Why convert to mpeg? VLC and Mplayer can play .ty files without a problem. Converting to iPod or DivX I can understand - if your server can transcode and download faster than a raw download.


----------



## Gunnyman (Jul 10, 2003)

I convert to mpeg on the fly so I can view tivo shows in Front Row.
Not really a deal breaker, but I'd like to have the functionality.


----------



## Gunnyman (Jul 10, 2003)

Paul it seems you have to build ffmpeg from scratch to get things to work. 
I'm getting a new 20 inch iMac (hopefully today) so I didn't spend much time playing with it.


----------



## PaulWilkinsUK (Mar 20, 2006)

Gunnyman said:


> Paul it seems you have to build ffmpeg from scratch to get things to work.
> I'm getting a new 20 inch iMac (hopefully today) so I didn't spend much time playing with it.

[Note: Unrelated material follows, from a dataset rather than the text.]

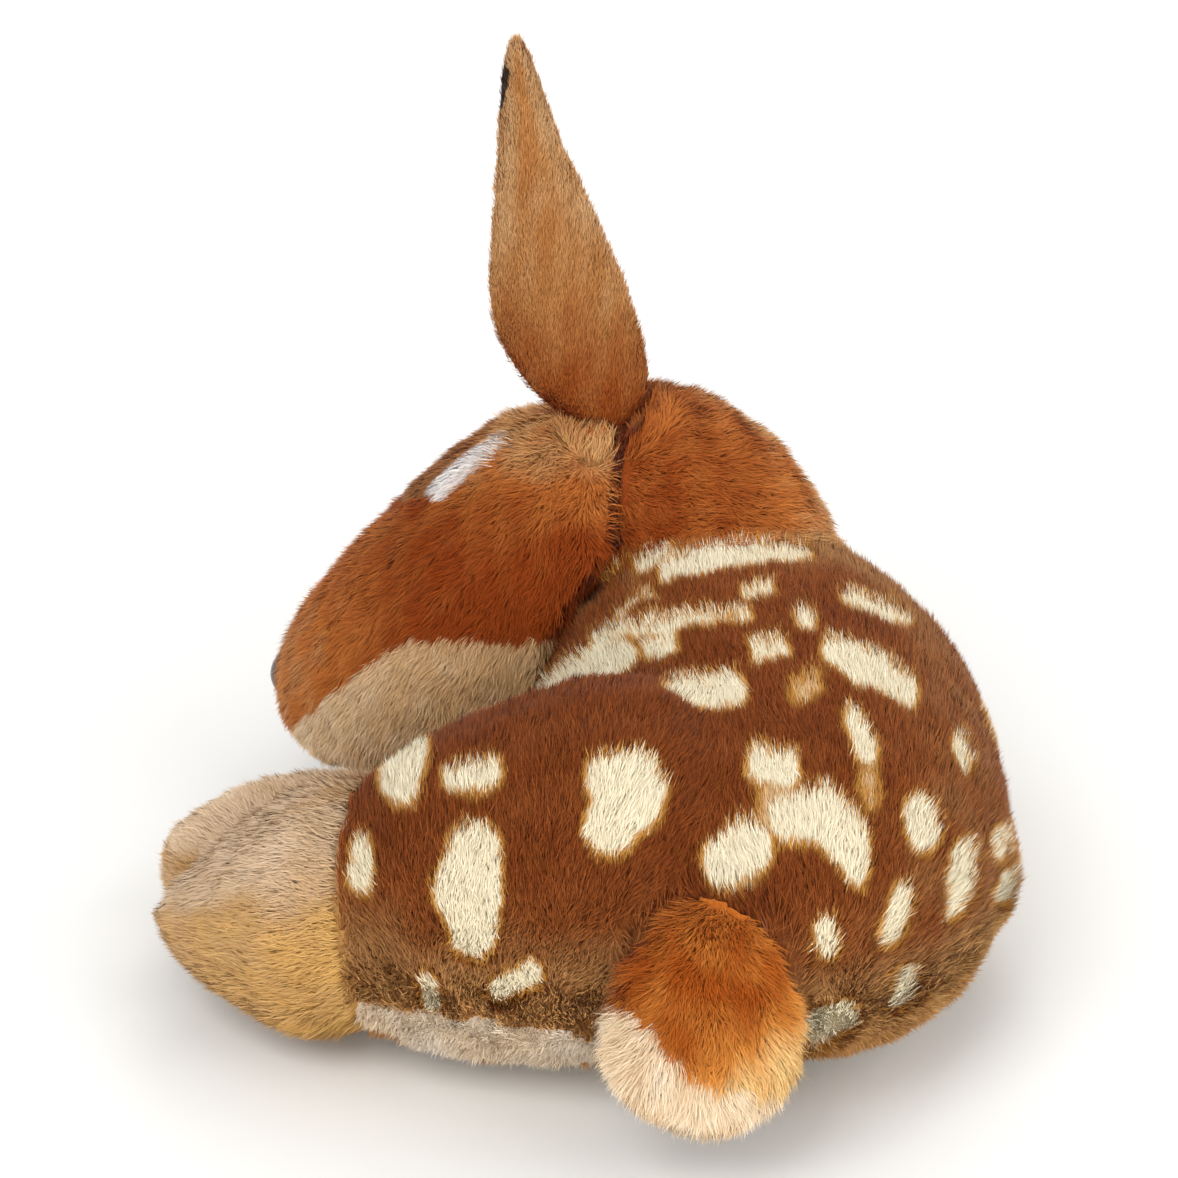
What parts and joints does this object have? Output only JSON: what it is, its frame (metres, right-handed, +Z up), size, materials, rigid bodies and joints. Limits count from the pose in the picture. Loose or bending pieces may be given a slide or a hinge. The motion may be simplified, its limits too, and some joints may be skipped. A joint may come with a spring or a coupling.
{
  "type": "plush fawn",
  "caption": "Stuffed plush fawn lying curled with its head turned back beside its haunch, one long ear raised and a short flap tail.",
  "frame": {"origin": "on the ground under the middle of the whole toy", "axes": "+Z up, +X to the right when the rump is towards the viewer, -Y towards the tail"},
  "size_m": [0.2016, 0.294, 0.2023],
  "materials": {
    "brown_plush": "short dense pile",
    "rust_plush": "short dense pile",
    "tan_plush": "short dense pile",
    "cream_plush": "short dense pile",
    "orange_plush": "longer soft pile",
    "polyester_fibre": "loose fibre filling",
    "black_plastic": "polished",
    "white_plastic": "moulded, matt"
  },
  "bodies": {
    "trunk": {"back_panel": "brown_plush", "belly_panel": "cream_plush", "torso_filling": "polyester_fibre", "neck": "rust_plush", "haunch_left": "brown_plush", "haunch_right": "brown_plush", "hock_left": "tan_plush", "hock_right": "tan_plush", "hind_foot_left": "tan_plush", "hind_foot_right": "tan_plush", "fore_leg_left": "tan_plush", "fore_leg_right": "tan_plush"},
    "head": {"head_cover": "rust_plush", "chin_panel": "cream_plush", "head_filling": "polyester_fibre", "nose": "black_plastic", "nose_washer": "white_plastic", "eye_patch_left": "cream_plush", "eye_patch_right": "cream_plush", "eye_left": "black_plastic", "eye_right": "black_plastic", "eye_washer_left": "white_plastic", "eye_washer_right": "white_plastic"},
    "ear_left": {"ear_left_back": "tan_plush", "ear_left_lining": "cream_plush"},
    "ear_right": {"ear_right_back": "tan_plush", "ear_right_lining": "cream_plush"},
    "tail": {"tail_top": "orange_plush", "tail_underside": "cream_plush"}
  },
  "joints": [
    {"name": "head_turn", "type": "hinge", "parent": "trunk", "child": "head", "pos_m": [0.00559, 0.02857, 0.08796], "axis": [-0.9903, 0, 0.1392], "range_deg": [-8, 6], "stiffness_Nm_per_rad": 0.8},
    {"name": "ear_left_bend", "type": "hinge", "parent": "head", "child": "ear_left", "pos_m": [0.00701, 0.02564, 0.10931], "axis": [1, 0, 0], "range_deg": [-20, 20], "stiffness_Nm_per_rad": 0.1},
    {"name": "ear_right_bend", "type": "hinge", "parent": "head", "child": "ear_right", "pos_m": [0.00954, 0.05494, 0.08224], "axis": [0.8522, 0.1769, 0.4924], "range_deg": [-20, 20], "stiffness_Nm_per_rad": 0.1},
    {"name": "tail_lift", "type": "hinge", "parent": "trunk", "child": "tail", "pos_m": [0.0376, -0.11148, 0.05693], "axis": [-1, 0, 0], "range_deg": [0, 60], "stiffness_Nm_per_rad": 0.03}
  ]
}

Well I have an advantage in that TiVoTool came packaged with ffmpeg. I guess I just need to move ffmpeg into the TySuiteJ directory and it 'should' work.... shall have a bash at it this evening me thinks


----------



## Gunnyman (Jul 10, 2003)

oooh good idea. I'll test that out, the ffmpeg packaged with ffmpegx didn't work


----------



## Gunnyman (Jul 10, 2003)

neither did the tivotool bundle either that or I can't figure out how to tell the ffmpeg I put in /usr/bin to use the libraries.


----------



## PaulWilkinsUK (Mar 20, 2006)

Gunnyman said:


> neither did the tivotool bundle either that or I can't figure out how to tell the ffmpeg I put in /usr/bin to use the libraries.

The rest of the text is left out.